The function $f$ is defined as $f(x) = 3x+2$. If I were to compose the function $f$ $n$-times recurrently I would start doing it $n = 1$ times, $n = 2$ times etc., until I can find a pattern between the result and $n$.
So far I have:
- $n=1$: $(f∘f) = f(3x+2) = 3(3x+2)+2 = 9x+8$
- $n=2$: $f(f∘f) = f(9x+8) = 3(9x+8)+2 = 27x+26$
- $n=3$: $f(f∘f∘f) = f(27x+26) = 3(27x+26)+2 = 81x+80$
Do I need to find some sort of correlation between the result in square brackets and n to solve this particular problem? Any help will be appreciated and this is my first post so I apologize if I haven't done it right :)
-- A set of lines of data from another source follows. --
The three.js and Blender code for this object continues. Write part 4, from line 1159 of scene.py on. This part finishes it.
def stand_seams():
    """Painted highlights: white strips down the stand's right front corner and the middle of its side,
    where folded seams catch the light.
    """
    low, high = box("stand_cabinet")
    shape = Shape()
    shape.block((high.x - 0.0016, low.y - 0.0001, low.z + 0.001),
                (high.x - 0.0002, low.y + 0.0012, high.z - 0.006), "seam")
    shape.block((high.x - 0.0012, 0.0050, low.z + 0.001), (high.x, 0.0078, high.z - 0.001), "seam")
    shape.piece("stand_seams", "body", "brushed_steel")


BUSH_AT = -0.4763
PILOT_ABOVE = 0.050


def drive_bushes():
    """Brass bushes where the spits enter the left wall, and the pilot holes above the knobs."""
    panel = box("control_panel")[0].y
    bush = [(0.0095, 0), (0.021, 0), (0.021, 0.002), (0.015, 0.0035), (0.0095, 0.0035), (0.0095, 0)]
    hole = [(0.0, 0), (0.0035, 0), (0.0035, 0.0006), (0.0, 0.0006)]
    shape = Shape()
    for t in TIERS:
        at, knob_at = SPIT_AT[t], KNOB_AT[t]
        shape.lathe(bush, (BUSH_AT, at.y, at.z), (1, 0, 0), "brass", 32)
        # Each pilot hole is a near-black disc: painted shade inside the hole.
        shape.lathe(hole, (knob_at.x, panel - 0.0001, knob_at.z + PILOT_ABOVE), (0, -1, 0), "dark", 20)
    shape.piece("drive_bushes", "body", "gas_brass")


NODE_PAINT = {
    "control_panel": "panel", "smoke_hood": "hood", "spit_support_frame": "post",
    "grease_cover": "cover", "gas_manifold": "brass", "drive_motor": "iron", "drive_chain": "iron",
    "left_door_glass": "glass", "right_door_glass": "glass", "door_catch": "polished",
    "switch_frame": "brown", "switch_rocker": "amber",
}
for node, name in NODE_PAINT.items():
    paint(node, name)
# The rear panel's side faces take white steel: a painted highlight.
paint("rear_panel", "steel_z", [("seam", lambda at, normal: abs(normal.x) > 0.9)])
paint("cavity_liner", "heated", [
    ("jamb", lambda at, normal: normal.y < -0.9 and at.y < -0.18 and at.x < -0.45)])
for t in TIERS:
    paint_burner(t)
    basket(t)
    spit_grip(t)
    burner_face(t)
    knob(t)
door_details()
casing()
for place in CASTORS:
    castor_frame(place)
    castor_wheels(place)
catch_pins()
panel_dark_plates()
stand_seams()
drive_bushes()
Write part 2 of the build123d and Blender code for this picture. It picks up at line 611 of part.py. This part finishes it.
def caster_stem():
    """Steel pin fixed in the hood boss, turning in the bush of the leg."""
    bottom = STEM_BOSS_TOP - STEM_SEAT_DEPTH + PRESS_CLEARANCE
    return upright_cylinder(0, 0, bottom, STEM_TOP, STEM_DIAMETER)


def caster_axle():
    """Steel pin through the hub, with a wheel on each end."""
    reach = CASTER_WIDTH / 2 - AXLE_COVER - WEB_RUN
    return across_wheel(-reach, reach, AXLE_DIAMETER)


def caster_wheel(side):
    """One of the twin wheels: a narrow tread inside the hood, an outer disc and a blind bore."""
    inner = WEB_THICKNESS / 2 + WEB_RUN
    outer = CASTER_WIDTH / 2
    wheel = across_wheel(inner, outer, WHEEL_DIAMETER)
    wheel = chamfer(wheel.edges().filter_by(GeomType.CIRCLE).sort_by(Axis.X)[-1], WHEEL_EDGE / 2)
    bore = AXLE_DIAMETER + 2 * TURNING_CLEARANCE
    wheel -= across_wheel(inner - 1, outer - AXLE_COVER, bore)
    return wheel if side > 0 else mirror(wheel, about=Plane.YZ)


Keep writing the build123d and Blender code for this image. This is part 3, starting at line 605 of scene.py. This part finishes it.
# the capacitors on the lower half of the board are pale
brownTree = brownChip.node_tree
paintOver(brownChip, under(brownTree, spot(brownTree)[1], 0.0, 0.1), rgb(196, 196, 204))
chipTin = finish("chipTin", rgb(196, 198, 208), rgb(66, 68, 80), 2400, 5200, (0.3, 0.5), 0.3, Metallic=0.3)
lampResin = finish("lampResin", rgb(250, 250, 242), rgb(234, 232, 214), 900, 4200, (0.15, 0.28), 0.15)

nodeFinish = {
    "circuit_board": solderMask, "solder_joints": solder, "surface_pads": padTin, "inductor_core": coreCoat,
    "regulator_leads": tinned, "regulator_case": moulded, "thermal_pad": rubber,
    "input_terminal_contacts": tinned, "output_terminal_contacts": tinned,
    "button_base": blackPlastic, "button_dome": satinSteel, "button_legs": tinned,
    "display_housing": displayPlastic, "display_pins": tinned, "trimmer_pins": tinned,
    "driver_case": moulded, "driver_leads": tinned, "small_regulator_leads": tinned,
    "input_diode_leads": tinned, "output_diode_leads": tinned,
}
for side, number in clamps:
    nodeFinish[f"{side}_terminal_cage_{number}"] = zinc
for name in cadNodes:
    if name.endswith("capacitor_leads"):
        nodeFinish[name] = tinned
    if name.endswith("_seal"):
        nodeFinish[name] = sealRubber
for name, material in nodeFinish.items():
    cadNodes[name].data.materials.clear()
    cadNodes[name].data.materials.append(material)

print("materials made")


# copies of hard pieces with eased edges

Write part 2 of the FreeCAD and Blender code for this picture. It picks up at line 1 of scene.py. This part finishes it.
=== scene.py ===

If you rewrite your work, you get \begin{align*} f(x)&=3^1x+3^0\cdot2\\ f\circ f(x)&=3^2x+3^1\cdot 2+3^0\cdot2\\ f\circ f\circ f(x)&=3^3x+3^2\cdot 2+3^1\cdot 2+3^0\cdot 2\\ f\circ f\circ f\circ f(x)&=3^4x+3^3\cdot 2+3^2\cdot 2+3^1\cdot2+3^0\cdot 2 \end{align*} Are you starting to see the pattern now?
Now, I expanded the constants to look at one way of seeing the pattern, but if you know geometric sums or are familiar with the powers of $3$, you might notice that the constants you get are nearly powers of $3$. In fact, we can rewrite the entire expression as \begin{align*} f(x)&=3^1x+(3^1-1)\\ f\circ f(x)&=3^2x+(3^2-1)\\ f\circ f\circ f(x)&=3^3x+(3^3-1)\\ f\circ f\circ f\circ f(x)&=3^4x+(3^4-1) \end{align*} Here, the pattern may be even easier to discover. Now, one could have jumped to this answer by just looking at your original work, but it's sometimes nice to see how to derive these types of formulas if you don't spot the answer right away.